I remember how my parents were almost crushed by the poverty gospel by members of our own church. I remember how we couldn’t show much of what we had or the places we went to even if it was from their hard-earned money or simply gifted. There had to be no room for doubt. I remember being questioned on something as silly as the number of fancy cups and mugs, on our shelf ( most of which were gifted) or why my dad had a laptop despite having a desktop computer at home. It wore off though as we grew with time. It was almost the same time when I started to embrace the fact that my parents did Christian work for a living that I had emotionally detached myself from my own denomination. I would like to think of it as more than a coincidence. It was from realizing that I didn’t belong to this place to discovering that home was a far-off place, almost an ecstasy, a delight – a far-off place and yet a place that existed.
And here in this college, there were so many things that were similar to home – the inclusivity, for example, where anyone and everyone could join in worship, the freedom to express, where you could cry, move, raise your hand, or just sit. But the more I found this resembled home the more I realized how they preached the exact same things I couldn’t agree with and that shattered me. Because my heart wanted to believe that this was also home, that my own church could not stop me from believing this but my mind knew that my only home would be in the organization my parents were part of. In the place where there were others just like me. No masks, no fears, just be.

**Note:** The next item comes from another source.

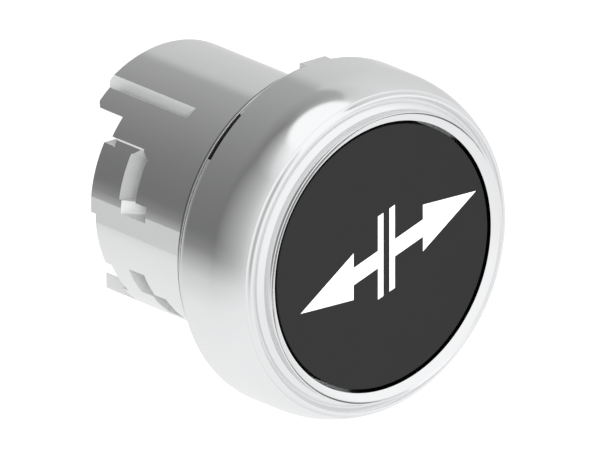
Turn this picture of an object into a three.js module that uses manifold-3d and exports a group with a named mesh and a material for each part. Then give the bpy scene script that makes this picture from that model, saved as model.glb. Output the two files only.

I occasionally sit on the park bench on the lawns, stargazing, hoping to find the God I believe in in the expanse of the universe. If only the God I believed in was a puppet or a genie who would do anything I wanted. But to boil down the Creator of the still expanding universe to a level so diminishing would be a ruckus not only to the idea of a Force behind everything created but also to the fundamental belief in the Sovereignty and Supremacy of the Divine. Wouldn’t it be a shame then, to believe in a God that can be so pathetically controlling? My heart races with rage to even write this but like I mentioned, even my words would not be able to hold up to all my struggles, even these pages cannot fully hold what my heart has been weighed with. My only consolation is that the place that feels like home is not far away. My only consolation is that there is still a place where I belong.